In a development that took India by surprise, the Federal Aviation Administration (FAA), the U.S. aviation regulatory body, announced on Friday that it had downgraded the country’s aviation safety
ranking, bringing it below that of Pakistan and on a par with Ghana, Barbados and Bangladesh.
Civil Aviation Minister Ajit Singh termed the step “very disappointing and surprising” as India had solved 29 of the 31 issues raised by the FAA during inspections last year.
With the downgrade, Indian flights would have to go through more engineering and other safety checks in the U.S. The FAA decision means that the Directorate General of Civil Aviation (DGCA) does not meet the safety standards set by the U.N. agency, International Civil Aviation Organisation (ICAO).

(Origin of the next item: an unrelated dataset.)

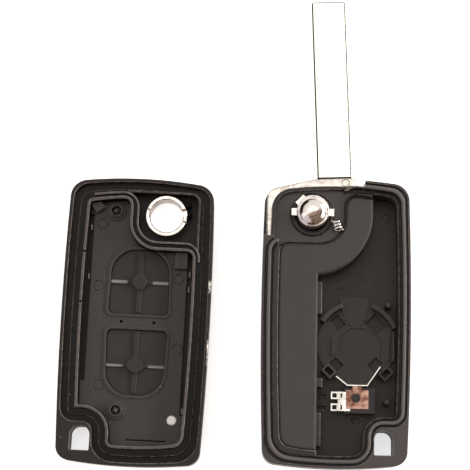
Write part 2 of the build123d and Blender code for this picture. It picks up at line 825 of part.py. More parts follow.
# Outline of a key; up is 1 for the key with its round end towards the pivot, -1 for the other
def key_outline(up, grow):
    half = key_half_width + grow
    base = middle_y + up * (key_from_middle - grow)
    tip = middle_y + up * (key_from_middle + key_length + grow)
    shoulder = tip - up * key_shoulder
    knee = tip - up * key_knee
    left = key_centre_x - half
    right = key_centre_x + half
    upper_left = (left + key_taper, shoulder)
    upper_right = (right - key_taper, shoulder)
    with BuildSketch() as face:
        with BuildLine():
            Line((left, base), (right, base))
            Line((right, base), upper_right)
            ThreePointArc(upper_right, (right - key_knee_inset, knee), (key_centre_x, tip))
            ThreePointArc((key_centre_x, tip), (left + key_knee_inset, knee), upper_left)
            Line(upper_left, (left, base))
        make_face()
        square = face.vertices().group_by(Axis.Y)[0 if up > 0 else -1]
        fillet(square, key_base_radius)
    return face.sketch


# Pivot well of the front half
def well_area(grow):
    right = pivot_from_left - well_side_wall + grow
    top = pivot_from_top - well_top_wall + grow
    with BuildSketch() as face:
        with Locations((right, top)):
            Rectangle(shell_width / 2, shell_width / 2, align=(Align.MAX, Align.MAX))
        fillet(face.vertices().sort_by_distance((right, top, 0))[0], 2.0 + grow)
        add(rim_loop(-1, inner_ridge_inset, inner_ridge_shift, well_drop), mode=Mode.SUBTRACT)
    return face.sketch


# Front half of the shell
ridge_breaks = [(ridge_inset - right_x, middle_y + 17.4), (ridge_inset - right_x, middle_y + 4.3)]
with BuildPart() as front_shell:
    with BuildSketch(front):
        add(outline(-1, 0, top_corner, bottom_corner))
    extrude(amount=front_depth)
    fillet(front_shell.edges().group_by(Axis.Z)[0], face_rounding)
    fillet(front_shell.edges().group_by(Axis.Z)[-1], rim_rounding)
    # groove that takes the bead, with a shelf behind it
    with BuildSketch(front.offset(groove_level)):
        add(rim_loop(-1, front_wall, well=False))
    extrude(amount=front_depth, mode=Mode.SUBTRACT)
    with BuildSketch(front.offset(groove_level)):
        add(rim_loop(-1, groove_inset, well=False))
    extrude(amount=shelf_level - groove_level)
    # ridge round the tray, broken in three places, and a second one round the pivot well
    with BuildSketch(front.offset(shelf_level)):
        add(rim_loop(-1, ridge_inset, ridge_shift, well_drop))
        add(rim_loop(-1, ridge_inner, ridge_shift + ridge_width, well_drop), mode=Mode.SUBTRACT)
        with Locations(*ridge_breaks):
            Rectangle(2.4, 0.7, mode=Mode.SUBTRACT)
    extrude(amount=ridge_level - shelf_level)
    second_inset = inner_ridge_inset + inner_ridge_width
    second_shift = inner_ridge_shift + inner_ridge_width
    with BuildSketch(front.offset(shelf_level)):
        add(rim_loop(-1, inner_ridge_inset, inner_ridge_shift, well_drop))
        add(rim_loop(-1, second_inset, second_shift, well_drop), mode=Mode.SUBTRACT)
        with Locations((-inner_ridge_left, inner_ridge_low)):
            Rectangle(shell_width, shell_width, align=(Align.MIN, Align.MIN), mode=Mode.INTERSECT)
    extrude(amount=ridge_level - shelf_level)
    # pivot well with a low kerb, and the tray for the key plate
    with BuildSketch(front.offset(shelf_level)):
        add(well_area(well_kerb))
    extrude(amount=well_kerb)
    with BuildSketch(front.offset(front_face)):
        add(well_area(0))
    extrude(amount=front_depth, mode=Mode.SUBTRACT)
    with BuildSketch(front.offset(front_face)):
        add(rim_loop(-1, ridge_inner, ridge_shift + ridge_width, well_drop))
    extrude(amount=front_depth, mode=Mode.SUBTRACT)
    # openings for the locking ring, the keys, the lens and the key ring
    with BuildSketch(front):
        Circle(lock_ring_radius - lock_ring_flange + press_gap)
        add(key_outline(1, key_gap - key_flange))
        add(key_outline(-1, key_gap - key_flange))
        with Locations((pivot_from_left - lens_from_side, low_y + lens_from_end)):
            Circle(lens_radius + press_gap)
        add(ring_hole(-1))
    extrude(amount=front_depth, mode=Mode.SUBTRACT)
front_shell.part.label = "front_shell"
export_step(front_shell.part, "parts/front_shell.step")


# Outline of the key plate
def plate_outline():
    shift = ridge_shift + ridge_width + plate_gap
    return rim_loop(-1, plate_edge, shift, well_drop)


# Plate that lines the front half and frames the two keys
bosses = [(12.35 - right_x, pivot_from_top - 8.25), (15.2 - right_x, low_y + 14.15)]
mould_marks = [(-10.1, 25.2), (-10.2, 9.0), (10.5, 11.5), (11.2, -6.5), (-8.8, -16.7)]
with BuildPart() as key_plate:
    with BuildSketch(front.offset(front_face)):
        add(plate_outline())
        with Locations((plate_edge + side_slot_width - right_x, 0)):
            Rectangle(slot_depth, side_slot_end - middle_y, align=(Align.MAX, Align.MAX), mode=Mode.SUBTRACT)
        with Locations((pivot_from_left - plate_edge - far_slot_width, far_slot_top)):
            Rectangle(slot_depth, far_slot_end - middle_y, align=(Align.MIN, Align.MAX), mode=Mode.SUBTRACT)
    extrude(amount=plate_thickness)
    # clip blocks at the upper corners
    with BuildSketch(front.offset(plate_top)):
        with Locations(Location((7.05 - right_x, pivot_from_top - 6.75, 0), 38)):
            Rectangle(2.6, 4.0)
        with Locations((pivot_from_left - 9.75, clip_block_top)):
            Rectangle(3.2, 4.4, align=(Align.MIN, Align.MAX))
        add(plate_outline(), mode=Mode.INTERSECT)
    extrude(amount=plate_thickness)
    # stepped bosses, each with a stake in a round recess
    with BuildSketch(front.offset(plate_top)):
        with Locations(*bosses):
            Circle(boss_radius)
    extrude(amount=boss_step)
    with BuildSketch(front.offset(plate_top)):
        with Locations(*bosses):
            Circle(boss_step_radius)
    extrude(amount=boss_height)
    with BuildSketch(front.offset(plate_top - boss_step)):
        with Locations(*bosses):
            Circle(stake_pit_radius)
            Circle(stake_tip_radius, mode=Mode.SUBTRACT)
    extrude(amount=boss_step + boss_height, mode=Mode.SUBTRACT)
    # raised rim round each key, then the openings
    with BuildSketch(front.offset(plate_top)):
        add(key_outline(1, key_gap + plate_rim_width))
        add(key_outline(-1, key_gap + plate_rim_width))
        add(plate_outline(), mode=Mode.INTERSECT)
    extrude(amount=plate_rim)
    with BuildSketch(front.offset(front_face)):
        add(key_outline(1, key_gap))
        add(key_outline(-1, key_gap))
        with Locations((key_centre_x - 4.25, middle_y), (key_centre_x + 4.2, middle_y)):
            Circle(0.42)
        with Locations((pivot_from_left - lens_from_side, low_y + lens_from_end)):
            Circle(lens_radius + press_gap)
        with Locations((4.3 - middle_x, low_y + 6.8)):
            Rectangle(10.2, 0.35)
    extrude(amount=front_depth, mode=Mode.SUBTRACT)
    # round marks of the mould's ejectors
    with BuildSketch(front.offset(plate_top - 0.15)):
        for x, y in mould_marks:
            with Locations((x - middle_x, middle_y + y)):
                Circle(1.45)
                Circle(1.15, mode=Mode.SUBTRACT)
    extrude(amount=0.15, mode=Mode.SUBTRACT)
key_plate.part.label = "key_plate"
export_step(key_plate.part, "parts/key_plate.step")

# Keys: the stem shows on the outside, the sheet rests on the face inside
sheet_low = front_face + key_rest_gap
sheet_top = sheet_low + key_sheet
nub_y = key_from_middle + key_length / 2
with BuildPart() as unlock_button:
    with BuildSketch(front.offset(key_recess)):
        add(key_outline(1, -key_flange))
    extrude(amount=sheet_low - key_recess)
    with BuildSketch(front.offset(sheet_low)):
        add(key_outline(1, 0))
    extrude(amount=key_sheet)
    # ribs to the four sides and the nub that presses the switch
    with BuildSketch(front.offset(sheet_top)):
        with Locations((key_centre_x, middle_y + nub_y)):
            Rectangle(2 * key_half_width - 0.6, 0.9)
            Rectangle(1.2, key_length - 1.0)
    extrude(amount=key_rib_height)
    with BuildSketch(front.offset(sheet_top)):
        with Locations((key_centre_x, middle_y + nub_y)):
            Rectangle(3.6, 1.8)
            Rectangle(1.9, 3.7)
            Rectangle(2.7, 2.7)
    extrude(amount=key_nub_height)
unlock_button.part.label = "unlock_button"
export_step(unlock_button.part, "parts/unlock_button.step")

with BuildPart() as lock_button:
    with BuildSketch(front.offset(key_recess)):
        add(key_outline(-1, -key_flange))
    extrude(amount=sheet_low - key_recess)
    with BuildSketch(front.offset(sheet_low)):
        add(key_outline(-1, 0))
    extrude(amount=key_sheet)
    # the cross ribs sit a little below the middle of this key
    with BuildSketch(front.offset(sheet_top)):
        with Locations((key_centre_x, middle_y - nub_y)):
            Rectangle(1.2, key_length - 1.0)
        with Locations((key_centre_x, middle_y - nub_y - 0.8)):
            Rectangle(2 * key_half_width - 0.6, 0.9)
    extrude(amount=key_rib_height)
    with BuildSketch(front.offset(sheet_top)):
        with Locations((key_centre_x, middle_y - nub_y - 0.8)):
            Rectangle(4.1, 1.7)
            Rectangle(1.9, 3.5)
            Rectangle(3.0, 2.6)
    extrude(amount=key_nub_height)
lock_button.part.label = "lock_button"
export_step(lock_button.part, "parts/lock_button.step")

# Locking ring round the release button hole, notched for the lugs
with BuildPart() as locking_ring:
    with BuildSketch(front.offset(key_recess)):
        Circle(lock_ring_radius - lock_ring_flange)
    extrude(amount=front_face - key_recess)
    with BuildSketch(front.offset(front_face)):
        Circle(lock_ring_radius)
    extrude(amount=lock_ring_top - front_face)
    with BuildSketch(front):
        Circle(lock_ring_bore)
    extrude(amount=lock_ring_top, mode=Mode.SUBTRACT)
    with BuildSketch(front.offset(lock_ring_top - lug_height)):
        for turn, wide in ((12.7, lug_width), (-16, 0.4), (162, 0.5)):
            with Locations(Location((0, 0, 0), turn)):
                Rectangle(2 * lock_ring_radius, wide, align=(Align.MIN, Align.CENTER))
    extrude(amount=lug_height, mode=Mode.SUBTRACT)
    chamfer(locking_ring.edges().group_by(Axis.Z)[-1].filter_by(GeomType.CIRCLE), 0.2)
locking_ring.part.label = "locking_ring"
export_step(locking_ring.part, "parts/locking_ring.step")

# Light guide of the indicator lamp
with BuildPart() as led_lens:
    with BuildSketch(front.offset(key_recess)):
        with Locations((pivot_from_left - lens_from_side, low_y + lens_from_end)):
            Circle(lens_radius)
    extrude(amount=plate_top + plate_rim - key_recess)
    fillet(led_lens.edges().group_by(Axis.Z)[-1], lens_radius / 4)
led_lens.part.label = "led_lens"
export_step(led_lens.part, "parts/led_lens.step")
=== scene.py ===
import math

import bmesh
import bpy
from mathutils import Matrix, Vector


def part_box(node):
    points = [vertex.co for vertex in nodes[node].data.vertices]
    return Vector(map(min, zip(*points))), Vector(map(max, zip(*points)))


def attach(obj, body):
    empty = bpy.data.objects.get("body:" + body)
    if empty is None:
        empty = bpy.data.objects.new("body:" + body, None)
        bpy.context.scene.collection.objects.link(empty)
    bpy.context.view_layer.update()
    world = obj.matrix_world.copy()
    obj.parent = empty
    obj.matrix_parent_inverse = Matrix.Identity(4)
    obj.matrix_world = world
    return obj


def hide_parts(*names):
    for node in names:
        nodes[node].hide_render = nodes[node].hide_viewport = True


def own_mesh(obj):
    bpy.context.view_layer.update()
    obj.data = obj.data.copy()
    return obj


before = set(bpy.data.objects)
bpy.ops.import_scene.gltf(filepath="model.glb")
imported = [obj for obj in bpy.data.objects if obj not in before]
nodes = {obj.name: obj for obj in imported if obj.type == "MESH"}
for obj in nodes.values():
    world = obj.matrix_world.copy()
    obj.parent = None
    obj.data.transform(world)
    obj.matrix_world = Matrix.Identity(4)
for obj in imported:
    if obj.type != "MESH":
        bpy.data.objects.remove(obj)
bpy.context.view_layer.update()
scene = bpy.context.scene
mm = 0.001  # the frame is in metres, the values below are in millimetres
print("frame loaded,", len(nodes), "pieces")


# Camera: looks down on the opened key, ten degrees off the vertical

cameraSetup = {
    "target": (-19.806, -5.957, 8.6),  # middle of the view, at the height of the rims
    "distance": 430.0,
    "elevation": 80.0,  # degrees above the table, seen from the key ring end
    "roll": 1.2,
    "frameSize": 470.0,
    "focalPixels": 1674.5,
    "sensor": 36.0,
    "nearest": 0.01,  # metres, as is the next
    "furthest": 20,
}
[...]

The news of the downgrade was conveyed to Director-General Prabhat Kumar. Air India and Jet Airways will now be barred from increasing the number of flights to the U.S. and will not be able to enter into any new code-sharing arrangement with any U.S. airline.
The move is, however, unlikely to have an impact on the 28 flights (21 of Air India and 7 of Jet Airways) a week already operating to the U.S. At present, Air India operates to Chicago and New York, while Jet Airways flies only to New York.
Officials in the Civil Aviation Ministry said the downgrade could have an impact on Air India’s move to join the Star Alliance.
Mr. Singh said India was now 95 per cent compliant with what the FAA had wanted the DGCA and the government to do in terms of taking corrective measures. “The remaining five per cent, that is recruitment and training of senior technical personnel in the DGCA, would be completed by March. The DGCA will remain in constant touch with the FAA, which will hopefully hold another review thereafter to revert India to Category I from the downgraded Category II.”